Dataset excerpt.

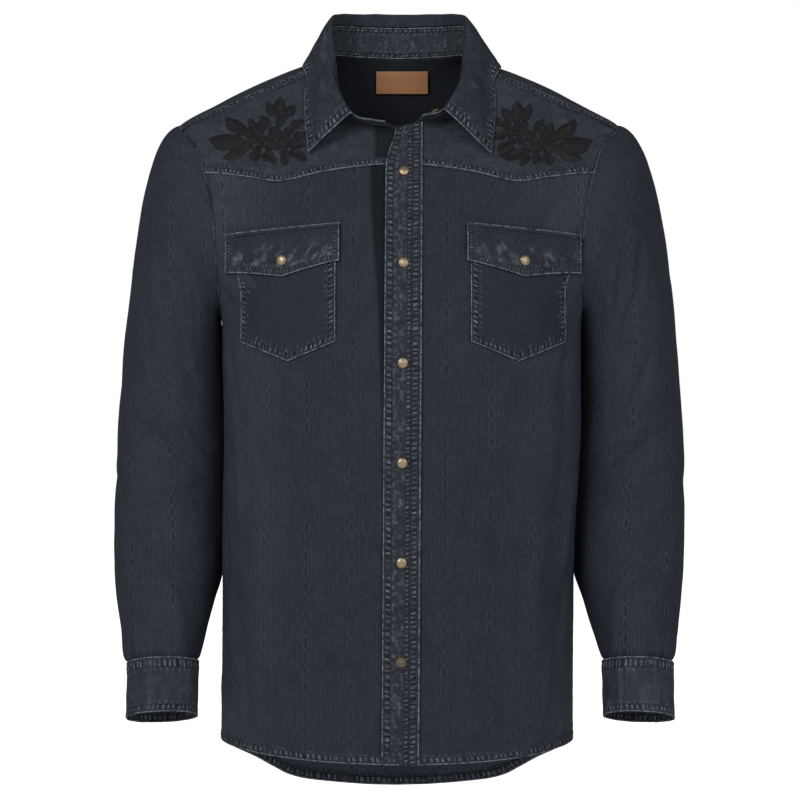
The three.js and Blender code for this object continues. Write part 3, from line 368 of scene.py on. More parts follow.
class BodyForm:
    """The outer surface of the body, by degrees round from the centre front and by height."""

    @staticmethod
    def reach(y: Array, z: Array) -> Array:
        """Depth of the front where y is below 0, else of the back."""
        return np.where(y < 0, BODY.read("front", z), BODY.read("back", z))

    def point(self, angle: Array, z: Array) -> Array:
        """Points of the surface.

        Args:
            angle: Radians round from the centre front, towards the wearer's left.
            z: Heights.

        Returns:
            Points, one for each pair.
        """
        angle, z = np.broadcast_arrays(np.asarray(angle, float), np.asarray(z, float))
        reach = self.reach(-np.cos(angle), z)
        power = BODY.read("power", z)
        across = np.abs(np.sin(angle)) / BODY.read("half", z)
        deep = np.abs(np.cos(angle)) / reach
        radius = (across**power + deep**power) ** (-1 / power)
        degrees = np.degrees(angle)
        for f in BODY_FOLDS:
            turn = (degrees - f.at - f.slope * (z - f.z) + 540) % 360 - 180
            radius = radius + f.depth * bump(turn, f.wide) * bump(z - f.z, f.tall)
        x = BODY.read("middle", z) + radius * np.sin(angle)
        return np.stack([x, -radius * np.cos(angle), z], -1)

    def normal(self, angle: Array, z: Array) -> Array:
        """Outward directions of the surface."""
        a = self.point(angle + 0.004, z) - self.point(angle - 0.004, z)
        b = self.point(angle, z + 0.5) - self.point(angle, z - 0.5)
        return unit(np.cross(a, b))

    def angle_at(self, x: Array, z: Array, back: bool = False) -> Array:
        """The angle of the point that shows at x and z from the front, or from the back."""
        x, z = np.broadcast_arrays(np.asarray(x, float), np.asarray(z, float))
        power = BODY.read("power", z)
        off = x - BODY.read("middle", z)
        share = np.minimum(np.abs(off) / BODY.read("half", z), 1)
        deep = BODY.read("back" if back else "front", z) * (1 - share**power) ** (1 / power)
        angle = np.arctan2(off, -deep if back else deep)
        return np.where(angle < 0, angle + 2 * math.pi, angle) if back else angle

    def armhole(self, degrees: Array, side: int) -> Places:
        """The place of the armhole's seam, by degrees round from the underarm over the front."""
        turn = np.radians(np.asarray(degrees, float))
        y = -SIZES.armhole_reach * np.sin(turn) * (1 + SIZES.armhole_egg * np.cos(turn))
        z = SIZES.armhole_z - SIZES.armhole_tall * np.cos(turn)
        power = BODY.read("power", z)
        reach = self.reach(y, z)
        x = BODY.read("half", z) * (1 - (np.abs(y) / reach) ** power) ** (1 / power)
        return side * np.arctan2(x, -y), z

    def arm_degrees(self, z: Array, top: float) -> Array:
        """Degrees round the front of the armhole at a height, up to top."""
        cosine = np.clip((SIZES.armhole_z - z) / SIZES.armhole_tall, -1, 1)
        return np.minimum(np.degrees(np.arccos(cosine)), top)

    def neck(self, degrees: Array) -> Places:
        """The place of the neck's seam, by degrees round from the centre front."""
        degrees = np.asarray(degrees, float)
        turn = np.where(degrees > 180, degrees - 360, degrees)
        left, right = NECK.read("left", np.abs(turn)), NECK.read("right", np.abs(turn))
        return np.radians(turn), np.where(turn < 0, right, left)

    def settled(self, points: Array) -> Places:
        """The places on the body of points near it, along lines from inside the shoulders."""
        core = np.stack([points[..., 0] * 0.85, points[..., 0] * 0, points[..., 0] * 0 - 170], -1)
        near, far = np.zeros(points.shape[:-1]), np.full(points.shape[:-1], 1.5)
        for _ in range(34):
            middle = (near + far) / 2
            p = core + (points - core) * middle[..., None]
            power = BODY.read("power", p[..., 2])
            reach = self.reach(p[..., 1], p[..., 2])
            inside = ((np.abs(p[..., 0]) / BODY.read("half", p[..., 2])) ** power
                      + (np.abs(p[..., 1]) / reach) ** power < 1)
            near, far = np.where(inside, middle, near), np.where(inside, far, middle)
        p = core + (points - core) * near[..., None]
        return np.arctan2(p[..., 0], -p[..., 1]), p[..., 2]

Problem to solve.
Nothing should be left out: repeat all of the data exactly.

Full solution.
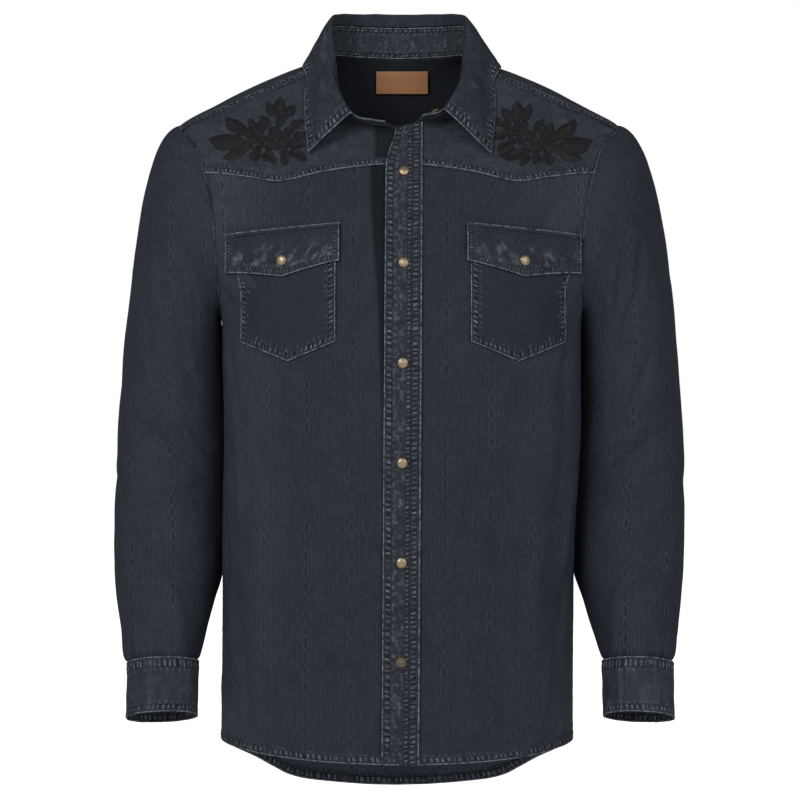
The three.js and Blender code for this object continues. Write part 3, from line 368 of scene.py on. More parts follow.
class BodyForm:
    """The outer surface of the body, by degrees round from the centre front and by height."""

    @staticmethod
    def reach(y: Array, z: Array) -> Array:
        """Depth of the front where y is below 0, else of the back."""
        return np.where(y < 0, BODY.read("front", z), BODY.read("back", z))

    def point(self, angle: Array, z: Array) -> Array:
        """Points of the surface.

        Args:
            angle: Radians round from the centre front, towards the wearer's left.
            z: Heights.

        Returns:
            Points, one for each pair.
        """
        angle, z = np.broadcast_arrays(np.asarray(angle, float), np.asarray(z, float))
        reach = self.reach(-np.cos(angle), z)
        power = BODY.read("power", z)
        across = np.abs(np.sin(angle)) / BODY.read("half", z)
        deep = np.abs(np.cos(angle)) / reach
        radius = (across**power + deep**power) ** (-1 / power)
        degrees = np.degrees(angle)
        for f in BODY_FOLDS:
            turn = (degrees - f.at - f.slope * (z - f.z) + 540) % 360 - 180
            radius = radius + f.depth * bump(turn, f.wide) * bump(z - f.z, f.tall)
        x = BODY.read("middle", z) + radius * np.sin(angle)
        return np.stack([x, -radius * np.cos(angle), z], -1)

    def normal(self, angle: Array, z: Array) -> Array:
        """Outward directions of the surface."""
        a = self.point(angle + 0.004, z) - self.point(angle - 0.004, z)
        b = self.point(angle, z + 0.5) - self.point(angle, z - 0.5)
        return unit(np.cross(a, b))

    def angle_at(self, x: Array, z: Array, back: bool = False) -> Array:
        """The angle of the point that shows at x and z from the front, or from the back."""
        x, z = np.broadcast_arrays(np.asarray(x, float), np.asarray(z, float))
        power = BODY.read("power", z)
        off = x - BODY.read("middle", z)
        share = np.minimum(np.abs(off) / BODY.read("half", z), 1)
        deep = BODY.read("back" if back else "front", z) * (1 - share**power) ** (1 / power)
        angle = np.arctan2(off, -deep if back else deep)
        return np.where(angle < 0, angle + 2 * math.pi, angle) if back else angle

    def armhole(self, degrees: Array, side: int) -> Places:
        """The place of the armhole's seam, by degrees round from the underarm over the front."""
        turn = np.radians(np.asarray(degrees, float))
        y = -SIZES.armhole_reach * np.sin(turn) * (1 + SIZES.armhole_egg * np.cos(turn))
        z = SIZES.armhole_z - SIZES.armhole_tall * np.cos(turn)
        power = BODY.read("power", z)
        reach = self.reach(y, z)
        x = BODY.read("half", z) * (1 - (np.abs(y) / reach) ** power) ** (1 / power)
        return side * np.arctan2(x, -y), z

    def arm_degrees(self, z: Array, top: float) -> Array:
        """Degrees round the front of the armhole at a height, up to top."""
        cosine = np.clip((SIZES.armhole_z - z) / SIZES.armhole_tall, -1, 1)
        return np.minimum(np.degrees(np.arccos(cosine)), top)

    def neck(self, degrees: Array) -> Places:
        """The place of the neck's seam, by degrees round from the centre front."""
        degrees = np.asarray(degrees, float)
        turn = np.where(degrees > 180, degrees - 360, degrees)
        left, right = NECK.read("left", np.abs(turn)), NECK.read("right", np.abs(turn))
        return np.radians(turn), np.where(turn < 0, right, left)

    def settled(self, points: Array) -> Places:
        """The places on the body of points near it, along lines from inside the shoulders."""
        core = np.stack([points[..., 0] * 0.85, points[..., 0] * 0, points[..., 0] * 0 - 170], -1)
        near, far = np.zeros(points.shape[:-1]), np.full(points.shape[:-1], 1.5)
        for _ in range(34):
            middle = (near + far) / 2
            p = core + (points - core) * middle[..., None]
            power = BODY.read("power", p[..., 2])
            reach = self.reach(p[..., 1], p[..., 2])
            inside = ((np.abs(p[..., 0]) / BODY.read("half", p[..., 2])) ** power
                      + (np.abs(p[..., 1]) / reach) ** power < 1)
            near, far = np.where(inside, middle, near), np.where(inside, far, middle)
        p = core + (points - core) * near[..., None]
        return np.arctan2(p[..., 0], -p[..., 1]), p[..., 2]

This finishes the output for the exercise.